Basically, whether we skip pages in the active list or not there are
distortions with page aging and the impact is workload dependent. Right now,
I see no clear advantage to special casing active aging.

If we suspect this is a problem in the future, it would be a simple matter
of adding an additional bool parameter to isolate_lru_pages.

Okay. I agree that it would be a simple matter.


And, I have a concern that if inactive LRU is full with higher zone's
LRU pages, reclaim with low reclaim_idx could be stuck.

That is an outside possibility but unlikely given that it would require
that all outstanding allocation requests are zone-contrained. If it happens

I'm not sure that it is outside possibility. It can also happens if there
is zone-contrained allocation requestor and parallel memory hogger.

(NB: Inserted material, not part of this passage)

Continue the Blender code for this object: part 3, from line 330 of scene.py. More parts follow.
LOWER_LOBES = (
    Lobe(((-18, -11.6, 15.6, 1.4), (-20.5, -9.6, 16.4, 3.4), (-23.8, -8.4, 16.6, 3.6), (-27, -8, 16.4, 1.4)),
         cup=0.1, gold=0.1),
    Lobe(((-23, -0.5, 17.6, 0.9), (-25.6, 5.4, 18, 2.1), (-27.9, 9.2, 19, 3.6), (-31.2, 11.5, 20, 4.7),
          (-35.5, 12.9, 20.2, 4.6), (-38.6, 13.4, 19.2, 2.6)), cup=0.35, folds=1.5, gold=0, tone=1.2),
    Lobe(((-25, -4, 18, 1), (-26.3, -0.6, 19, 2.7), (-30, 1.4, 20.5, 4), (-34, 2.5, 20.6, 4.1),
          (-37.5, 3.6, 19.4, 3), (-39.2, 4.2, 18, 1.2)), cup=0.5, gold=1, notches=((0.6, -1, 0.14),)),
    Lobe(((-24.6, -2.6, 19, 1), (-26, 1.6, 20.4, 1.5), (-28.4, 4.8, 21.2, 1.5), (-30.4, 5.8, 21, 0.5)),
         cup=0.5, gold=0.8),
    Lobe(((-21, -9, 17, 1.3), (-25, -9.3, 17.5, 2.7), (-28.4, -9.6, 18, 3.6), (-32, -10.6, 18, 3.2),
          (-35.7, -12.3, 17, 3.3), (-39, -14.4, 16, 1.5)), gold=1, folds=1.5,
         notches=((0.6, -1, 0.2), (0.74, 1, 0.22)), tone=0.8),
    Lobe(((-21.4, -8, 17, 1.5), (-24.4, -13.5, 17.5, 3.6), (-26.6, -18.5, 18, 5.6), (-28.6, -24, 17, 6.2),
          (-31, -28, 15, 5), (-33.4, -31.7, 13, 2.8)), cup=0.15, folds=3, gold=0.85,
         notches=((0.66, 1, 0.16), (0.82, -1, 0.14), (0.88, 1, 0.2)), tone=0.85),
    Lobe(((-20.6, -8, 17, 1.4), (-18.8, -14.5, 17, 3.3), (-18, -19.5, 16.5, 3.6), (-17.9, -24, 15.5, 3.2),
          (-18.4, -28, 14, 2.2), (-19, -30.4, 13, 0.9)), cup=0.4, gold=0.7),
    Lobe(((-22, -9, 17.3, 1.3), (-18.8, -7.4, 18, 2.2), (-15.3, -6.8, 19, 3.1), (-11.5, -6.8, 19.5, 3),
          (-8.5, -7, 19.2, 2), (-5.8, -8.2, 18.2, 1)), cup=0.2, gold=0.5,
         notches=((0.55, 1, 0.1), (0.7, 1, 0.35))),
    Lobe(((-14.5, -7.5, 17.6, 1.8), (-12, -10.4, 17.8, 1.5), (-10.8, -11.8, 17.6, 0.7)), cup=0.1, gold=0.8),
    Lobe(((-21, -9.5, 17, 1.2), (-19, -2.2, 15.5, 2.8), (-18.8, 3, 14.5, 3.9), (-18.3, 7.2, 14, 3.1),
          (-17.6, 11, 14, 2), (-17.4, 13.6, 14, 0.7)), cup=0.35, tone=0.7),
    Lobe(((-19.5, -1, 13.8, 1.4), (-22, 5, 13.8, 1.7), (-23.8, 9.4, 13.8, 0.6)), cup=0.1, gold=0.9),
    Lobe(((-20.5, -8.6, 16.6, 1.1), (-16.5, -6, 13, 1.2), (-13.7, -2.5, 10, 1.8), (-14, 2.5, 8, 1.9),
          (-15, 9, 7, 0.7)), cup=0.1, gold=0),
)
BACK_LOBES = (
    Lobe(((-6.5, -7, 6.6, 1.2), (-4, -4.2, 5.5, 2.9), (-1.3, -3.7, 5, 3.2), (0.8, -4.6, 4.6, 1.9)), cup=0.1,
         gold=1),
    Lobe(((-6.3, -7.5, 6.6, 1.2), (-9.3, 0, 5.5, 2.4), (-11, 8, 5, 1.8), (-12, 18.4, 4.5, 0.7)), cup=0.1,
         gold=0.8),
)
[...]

In
this case, memory would be reclaimed by memory hogger but memory hogger would
consume them again so inactive LRU is continually full with higher
zone's LRU pages and zone-contrained allocation requestor cannot
progress.


The same memory hogger will also be reclaiming the highmem pages and
reallocating highmem pages.

It would be preferred to have an actual test case for this so the
altered ratio can be tested instead of introducing code that may be
useless or dead.

Yes, actual test case would be preferred. I will try to implement
an artificial test case by myself but I'm not sure when I can do it.

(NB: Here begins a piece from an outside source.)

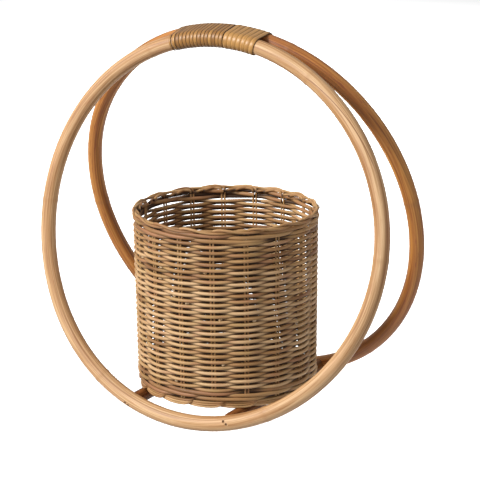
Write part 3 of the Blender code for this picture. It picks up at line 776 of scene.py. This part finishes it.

That would be appreciated.

I make an artificial test case and test this series by using next tree
(next-20160713) and found a regression.


[...]

Mem-Info:
active_anon:18779 inactive_anon:18 isolated_anon:0
active_file:91577 inactive_file:320615 isolated_file:0
unevictable:0 dirty:0 writeback:0 unstable:0
slab_reclaimable:6741 slab_unreclaimable:18124
mapped:389774 shmem:95 pagetables:18332 bounce:0
free:8194 free_pcp:140 free_cma:0
Node 0 active_anon:75116kB inactive_anon:72kB active_file:366308kB inactive_file:1282460kB unevictable:0kB isolated(anon):0kB isolated(file):0kB mapped:1559096kB dirty:0kB writeback:0kB shmem:0kB shmem_thp: 0kB shmem_pmdmapped: 0kB anon_thp: 380kB writeback_tmp:0kB unstable:0kB all_unreclaimable? yes
Node 0 DMA free:2172kB min:204kB low:252kB high:300kB present:15992kB managed:15908kB mlocked:0kB slab_reclaimable:0kB slab_unreclaimable:2380kB kernel_stack:1632kB pagetables:3632kB bounce:0kB free_pcp:0kB local_pcp:0kB free_cma:0kB node_pages_scanned:13673372
lowmem_reserve[]: 0 493 493 1955
Node 0 DMA32 free:6444kB min:6492kB low:8112kB high:9732kB present:2080632kB managed:508600kB mlocked:0kB slab_reclaimable:26964kB slab_unreclaimable:70116kB kernel_stack:30496kB pagetables:69696kB bounce:0kB free_pcp:316kB local_pcp:100kB free_cma:0kB node_pages_scanned:13673372
lowmem_reserve[]: 0 0 0 1462
Node 0 Normal free:0kB min:0kB low:0kB high:0kB present:18446744073708015752kB managed:0kB mlocked:0kB slab_reclaimable:0kB slab_unreclaimable:0kB kernel_stack:0kB pagetables:0kB bounce:0kB free_pcp:0kB local_pcp:0kB free_cma:0kB node_pages_scanned:13673832

present:18446744073708015752kB

Although unlikely related to your report, that itself doesn't look right. Any idea if that's due to your configuration and would be printed also in the mainline kernel in case of OOM (or if /proc/zoneinfo has similarly bogus value), or is something caused by a patch in mmotm?